I used to marvel that at good old mother Mcgraw-Hill, stodgy and traditional as it was, I had a kind of freedom. There was the happy anonymity that's similar to the experience of living in a big city: what I -really- thought about anything except for the assignments on that were on my table wasn't anyone's business but my own. I gave my employer my labor, not my soul, in exchange for my salary.
Not like today, where since you are expected to -enjoy- being locked away with your coworkers for weeks at a time, World War Two diesel-submarine-crew style, you had better share a common love of pizza, action-movie or action-figure collectibles, and foosball.

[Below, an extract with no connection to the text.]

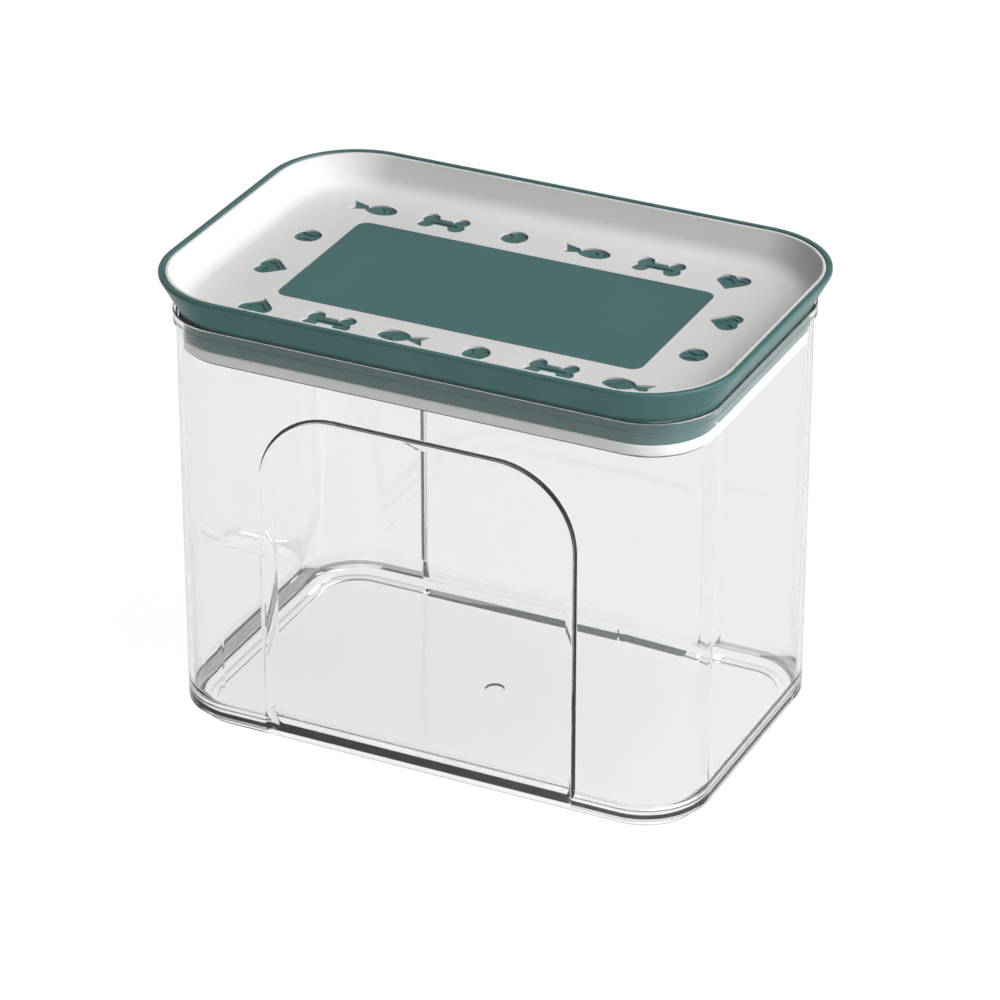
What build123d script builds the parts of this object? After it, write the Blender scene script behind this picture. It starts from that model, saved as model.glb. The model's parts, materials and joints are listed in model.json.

For now, in dotcomlandia, you have to belong and you have to -believe-, in the sense of joining a cult. If you have a life or values outside dogfood.com or e-gravel, that's just not entrepreneurial. Help-wanted ads stipulate that the applicant should make joyful religion out of being the coolist community mgr on the planet for an enterprise such as an e-commerce, business-to-business, pig-iron auction-site. Which, if you think about it, is both a violation of privacy and a violation of the establishment clause. Demanding such zealotry as condition of employment has got be illegal, even unconstitutional: isn't it againt the law to discriminate on the basis of religion? Not to mention, such an expectation is moderately insane --- who reasonably -could- have such an ambition? Or possess such skills?
So while high-tech speaks of empowerment and individuality, it demands far more that you check your identity at the door and join the church of whatever.dot.com far more than big bad corporate america ever did.
From Silicon Valley, this is Paulina Borsook for Marketplace.